SHORT TASK — Go through the records and show each line where the word "parts" occurs.

GIVEN DATA —
================================

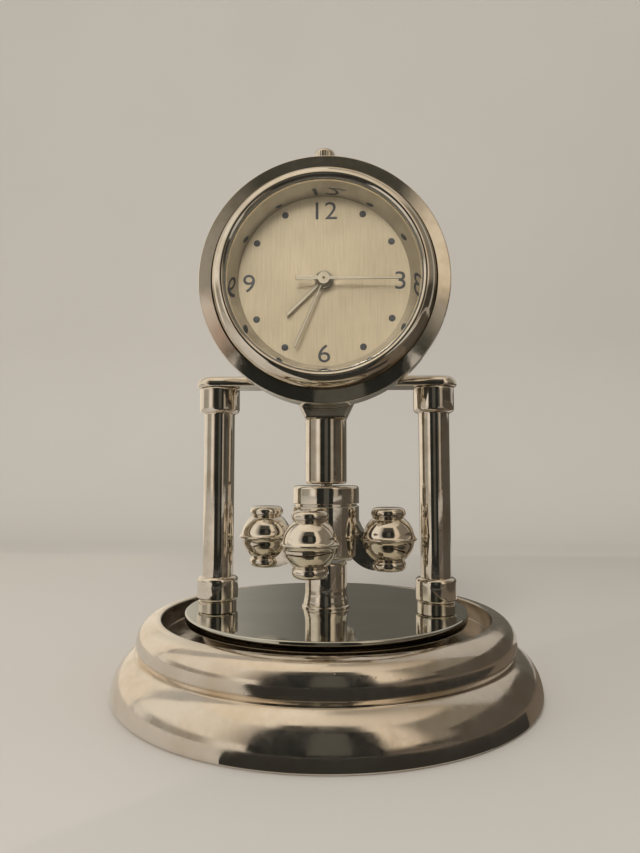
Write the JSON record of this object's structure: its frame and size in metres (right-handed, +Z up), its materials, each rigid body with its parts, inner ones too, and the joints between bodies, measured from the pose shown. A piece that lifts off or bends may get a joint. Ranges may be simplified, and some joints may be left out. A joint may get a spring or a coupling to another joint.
{
  "type": "desk clock",
  "caption": "Miniature desk clock: round quartz head on columns above a stepped round base, with a turning ball pendulum between centre posts.",
  "frame": {"origin": "centre of the underside of the base, on the pendulum's axis", "axes": "+Z up along the pendulum's axis, the dial faces -Y, +X to the right of a person who looks at the dial"},
  "size_m": [0.0534, 0.0534, 0.0686],
  "materials": {
    "plated_casting": "warm bright nickel plate",
    "felt": "glued felt",
    "mirror_plate": "mirror polish",
    "plated_posts": "bright nickel plate",
    "plated_head": "bright nickel plate",
    "case_steel": "circular brushed",
    "screw_steel": "zinc plated steel",
    "nylon": "natural nylon",
    "crystal_glass": "polished mineral glass",
    "gasket": "soft translucent plastic",
    "dial_face": "champagne, upright brushed",
    "movement_resin": "moulded resin",
    "cell_steel": "nickel plated",
    "copper_coil": "enamelled copper wire",
    "board": "solder resist",
    "train_brass": "turned brass",
    "hand_steel": "satin with darkened edges"
  },
  "bodies": {
    "clock": {"base_shell": "plated_casting", "felt_pad": "felt", "mirror_disc": "mirror_plate", "column_tube_left": "plated_posts", "column_tube_right": "plated_posts", "column_top_ferrule_left": "plated_posts", "column_top_ferrule_right": "plated_posts", "column_foot_ferrule_left": "plated_posts", "column_foot_ferrule_right": "plated_posts", "crossbar": "plated_posts", "neck_block": "plated_posts", "lower_post": "plated_posts", "upper_post": "plated_posts", "case_body": "plated_head", "bezel": "plated_head", "rehaut_ring": "plated_head", "case_back": "case_steel", "tie_rods": "screw_steel", "tie_rod_washers": "screw_steel", "tie_rod_nuts": "screw_steel", "neck_screw": "screw_steel", "case_screws": "screw_steel", "lower_post_screw": "screw_steel", "pendulum_spindle": "screw_steel", "cell_clamp": "screw_steel", "thrust_washer": "nylon", "crystal": "crystal_glass", "crystal_gasket": "gasket", "dial": "dial_face", "movement_holder": "movement_resin", "movement_plate": "movement_resin", "power_cell": "cell_steel", "drive_coil": "copper_coil", "circuit_board": "board"},
    "pendulum": {"pendulum_drum": "plated_posts", "pendulum_cap": "plated_posts", "pendulum_ball_right": "plated_posts", "pendulum_ball_back": "plated_posts", "pendulum_ball_left": "plated_posts", "pendulum_ball_front": "plated_posts"},
    "minute_train": {"cannon_pinion": "train_brass", "minute_hand": "hand_steel"},
    "hour_train": {"hour_wheel": "train_brass", "hour_hand": "hand_steel"},
    "seconds_train": {"seconds_arbor": "train_brass", "second_hand": "hand_steel"},
    "setting_slide": {"setting_lever": "screw_steel"},
    "crown_and_stem": {"crown": "plated_head", "winding_stem": "screw_steel"}
  },
  "joints": [
    {"name": "pendulum_spin", "type": "hinge", "parent": "clock", "child": "pendulum", "pos_m": [0, 0, 0.0184], "axis": [0, 0, 1], "continuous": true},
    {"name": "minute_hand_turn", "type": "hinge", "parent": "clock", "child": "minute_train", "pos_m": [0, -0.00735, 0.0508], "axis": [0, 1, 0], "continuous": true},
    {"name": "hour_hand_turn", "type": "hinge", "parent": "clock", "child": "hour_train", "pos_m": [0, -0.007, 0.0508], "axis": [0, 1, 0], "continuous": true},
    {"name": "second_hand_turn", "type": "hinge", "parent": "clock", "child": "seconds_train", "pos_m": [0, -0.00775, 0.0508], "axis": [0, 1, 0], "continuous": true},
    {"name": "crown_pull", "type": "slide", "parent": "clock", "child": "setting_slide", "axis": [0, 0, 1], "range_m": [0, 0.0008]},
    {"name": "crown_turn", "type": "hinge", "parent": "setting_slide", "child": "crown_and_stem", "pos_m": [0, -0.0046, 0.068], "axis": [0, 0, 1], "continuous": true}
  ],
  "couplings": [
    {"joint": "hour_hand_turn", "follows": "minute_hand_turn", "ratio": 0.083333},
    {"joint": "second_hand_turn", "follows": "minute_hand_turn", "ratio": 60}
  ]
}
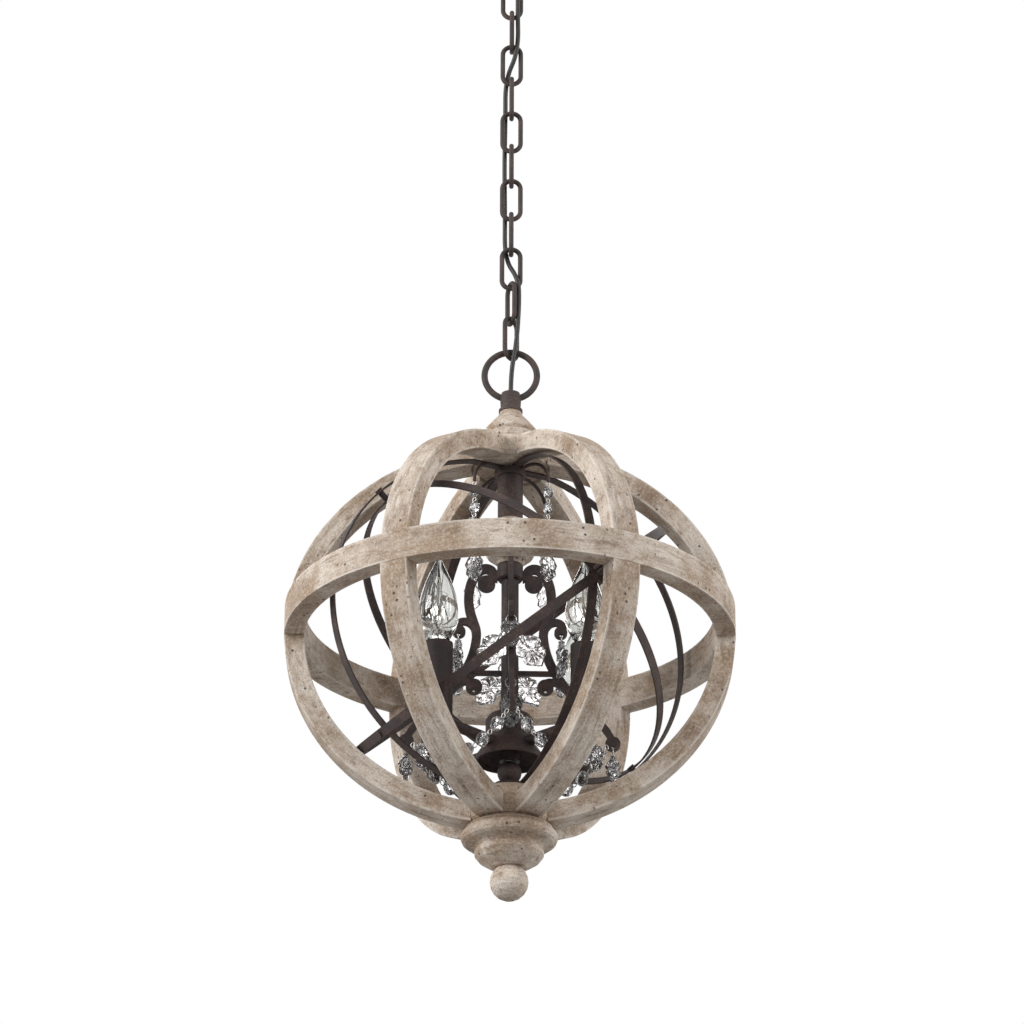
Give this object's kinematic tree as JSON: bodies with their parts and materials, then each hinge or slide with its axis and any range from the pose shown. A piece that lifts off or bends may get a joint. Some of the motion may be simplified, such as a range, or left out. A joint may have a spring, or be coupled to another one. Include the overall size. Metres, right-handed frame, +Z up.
{
  "type": "orb chandelier",
  "caption": "Pendant chandelier: an open sphere of bent wooden ribs round iron bands and a crystal-hung candle fitting, on a chain with a ceiling plate.",
  "frame": {"origin": "middle of the mounting bar's top face, in the plane of the ceiling", "axes": "+Z up out of the ceiling face, -Y towards the pictured front, +X to the right in the picture"},
  "size_m": [0.4059, 0.406, 1.0365],
  "materials": {
    "whitewashed_wood": "matt, limewashed and worn, pale grey-beige with brown grain",
    "rust_iron": "rough matt, dark rust brown",
    "hanging_metal": "satin, dark bronze brown",
    "plain_steel": "zinc plated",
    "crystal": "clear, faceted, polished",
    "bright_wire": "bright wire",
    "cord": "smooth black sheath, slight sheen",
    "socket_plastic": "matt black",
    "bulb_glass": "clear, smooth",
    "lamp_cap": "bright"
  },
  "bodies": {
    "canopy": {"crossbar": "plain_steel", "nipple": "plain_steel", "lock_nut": "plain_steel", "canopy": "hanging_metal", "canopy_loop": "hanging_metal"},
    "chain": {"chain": "hanging_metal", "cord_upper": "cord", "cord_lower": "cord"},
    "orb": {"dome_cap": "whitewashed_wood", "top_hub": "whitewashed_wood", "rib_1": "whitewashed_wood", "rib_2": "whitewashed_wood", "rib_3": "whitewashed_wood", "rib_4": "whitewashed_wood", "rib_5": "whitewashed_wood", "rib_6": "whitewashed_wood", "equator_hoop": "whitewashed_wood", "bottom_hub": "whitewashed_wood", "finial": "whitewashed_wood", "wood_vase": "whitewashed_wood", "band_outer": "rust_iron", "band_inner": "rust_iron", "band_upright": "rust_iron", "band_cross": "rust_iron", "band_rivets": "rust_iron", "band_screws": "rust_iron", "stem_collar": "rust_iron", "upper_stem": "rust_iron", "scroll_collar": "rust_iron", "lower_stem": "rust_iron", "scroll_plates": "rust_iron", "bell": "rust_iron", "candle_arms": "rust_iron", "candle_sleeves": "rust_iron", "ball_finial": "rust_iron", "bottom_cap": "rust_iron", "strand_hooks": "rust_iron", "loop_ring": "hanging_metal", "loop_collar": "hanging_metal", "tie_rod": "plain_steel", "swag_beads": "crystal", "strand_beads": "crystal", "crystal_rings": "bright_wire", "sockets": "socket_plastic"},
    "bulb_1": {"bulb_1": "bulb_glass", "bulb_screw_1": "lamp_cap"},
    "bulb_2": {"bulb_2": "bulb_glass", "bulb_screw_2": "lamp_cap"},
    "bulb_3": {"bulb_3": "bulb_glass", "bulb_screw_3": "lamp_cap"},
    "bulb_4": {"bulb_4": "bulb_glass", "bulb_screw_4": "lamp_cap"},
    "tab_drop_right": {"tab_drop_right": "crystal"},
    "tab_drop_left": {"tab_drop_left": "crystal"},
    "knob_drop_front": {"knob_drop_front": "crystal"},
    "knob_drop_rear": {"knob_drop_rear": "crystal"},
    "curl_drop_front": {"curl_drop_front": "crystal"},
    "curl_drop_right": {"curl_drop_right": "crystal"},
    "curl_drop_rear": {"curl_drop_rear": "crystal"},
    "curl_drop_left": {"curl_drop_left": "crystal"}
  },
  "joints": [
    {"name": "chain_swing", "type": "hinge", "parent": "canopy", "child": "chain", "pos_m": [0, 0, -0.065], "axis": [1, 0, 0], "range_deg": [-20, 20], "deforming": ["cord_upper"]},
    {"name": "orb_swing", "type": "hinge", "parent": "chain", "child": "orb", "pos_m": [0, 0, -0.50425], "axis": [0.6428, 0.766, 0], "range_deg": [-15, 15], "deforming": ["cord_lower"]},
    {"name": "bulb_1_out", "type": "slide", "parent": "orb", "child": "bulb_1", "axis": [0, 0, 1], "range_m": [0, 0.025]},
    {"name": "bulb_2_out", "type": "slide", "parent": "orb", "child": "bulb_2", "axis": [0, 0, 1], "range_m": [0, 0.025]},
    {"name": "bulb_3_out", "type": "slide", "parent": "orb", "child": "bulb_3", "axis": [0, 0, 1], "range_m": [0, 0.025]},
    {"name": "bulb_4_out", "type": "slide", "parent": "orb", "child": "bulb_4", "axis": [0, 0, 1], "range_m": [0, 0.025]},
    {"name": "tab_right_swing", "type": "hinge", "parent": "orb", "child": "tab_drop_right", "pos_m": [0.09197, 0.00241, -0.8928], "axis": [0.0262, -0.9997, 0], "range_deg": [-25, 2]},
    {"name": "tab_left_swing", "type": "hinge", "parent": "orb", "child": "tab_drop_left", "pos_m": [-0.09197, -0.00241, -0.8928], "axis": [-0.0262, 0.9997, 0], "range_deg": [-25, 2]},
    {"name": "knob_front_swing", "type": "hinge", "parent": "orb", "child": "knob_drop_front", "pos_m": [0.00084, -0.03199, -0.8399], "axis": [-0.9997, -0.0262, 0], "range_deg": [-6, 20]},
    {"name": "knob_rear_swing", "type": "hinge", "parent": "orb", "child": "knob_drop_rear", "pos_m": [-0.00084, 0.03199, -0.8399], "axis": [0.9997, 0.0262, 0], "range_deg": [-6, 20]},
    {"name": "curl_front_swing", "type": "hinge", "parent": "orb", "child": "curl_drop_front", "pos_m": [0.00121, -0.04628, -0.7851], "axis": [-0.9997, -0.0262, 0], "range_deg": [0, 20]},
    {"name": "curl_right_swing", "type": "hinge", "parent": "orb", "child": "curl_drop_right", "pos_m": [0.04628, 0.00121, -0.7851], "axis": [0.0262, -0.9997, 0], "range_deg": [0, 20]},
    {"name": "curl_rear_swing", "type": "hinge", "parent": "orb", "child": "curl_drop_rear", "pos_m": [-0.00121, 0.04628, -0.7851], "axis": [0.9997, 0.0262, 0], "range_deg": [0, 20]},
    {"name": "curl_left_swing", "type": "hinge", "parent": "orb", "child": "curl_drop_left", "pos_m": [-0.04628, -0.00121, -0.7851], "axis": [-0.0262, 0.9997, 0], "range_deg": [0, 20]}
  ]
}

================================

FINISHED ANSWER —
Write the JSON record of this object's structure: its frame and size in metres (right-handed, +Z up), its materials, each rigid body with its parts, inner ones too, and the joints between bodies, measured from the pose shown. A piece that lifts off or bends may get a joint. Ranges may be simplified, and some joints may be left out. A joint may get a spring or a coupling to another joint.
Give this object's kinematic tree as JSON: bodies with their parts and materials, then each hinge or slide with its axis and any range from the pose shown. A piece that lifts off or bends may get a joint. Some of the motion may be simplified, such as a range, or left out. A joint may have a spring, or be coupled to another one. Include the overall size. Metres, right-handed frame, +Z up.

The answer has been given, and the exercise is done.